Is the new value of "something" right or wrong? Should it be NA or should it be NULL?
So, you're showing what I did in my first example, but with the added step of demonstrating that fromJSON
and toJSON
is not symmetrical (and this has been discussed in other issues, and @jeroen asserts that this is by design).
But, your question brings me back to the argument about which is the closer approximation to a javascript null: NA or NULL: In R, NULL is defined as a pairwise list, and so the reason why you're getting the result you're getting is that the R NULL is being interpreted as a empty pairwise list, aka {}
in the toJSON, which then deserializes into an an empty list() during fromJSON(). To take your example further:
> jsonlite::toJSON(list(choices = vector(), something = NA))
{"choices":[],"something":[null]}
The array containing null isn't what we want (because something isn't a collection but rather a single value, but again, this is by design in jsonlite). You need to unbox the value:
> jsonlite::toJSON(list(choices = vector(), something = jsonlite::unbox(NA)))
{"choices":[],"something":null}
That's what you'd get, and is why my position is that we should avoid R NULLs in processing JSON and treat javascript nulls as NA.
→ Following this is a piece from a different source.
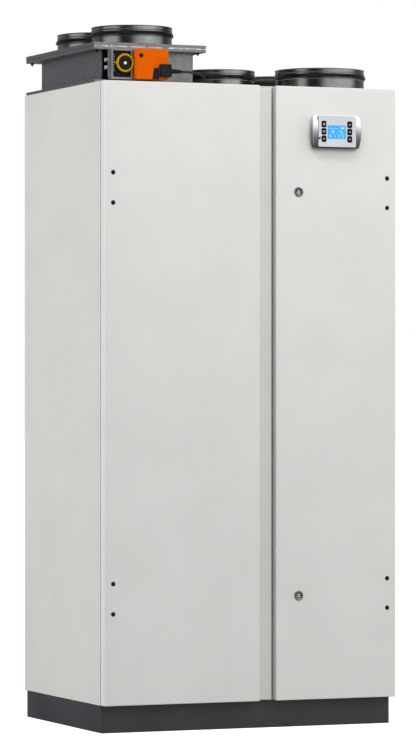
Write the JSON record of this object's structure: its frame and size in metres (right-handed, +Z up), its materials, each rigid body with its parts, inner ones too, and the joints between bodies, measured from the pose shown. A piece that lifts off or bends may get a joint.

Re: your survey example: 'none' should be a valid choice so I'm not sure why you'd use a 'missing value indicator' aka:NA to represent none. It's valid to represent the selection as an empty array, but I'd say that if 'none' is a choice, then 'none' should be in the collection. You'd just have to do additional data sanitization to ensure that if they do say 'none' then they can't put other choices in that collection. If that complicates the logic behind asking the question of your data 'who said 'none'?, it's easier to look for people who's choices is a zero length list vs. searching within each list element to find 'none'. But in any case, a NA value of 'choices' would mean the question was not answered.
But I don't want to derail the topic at hand (NULL vs. NA) into a discussion object modeling philosophy, Do you at least agree now that NA is a better fit to represent the absence of value than NULL?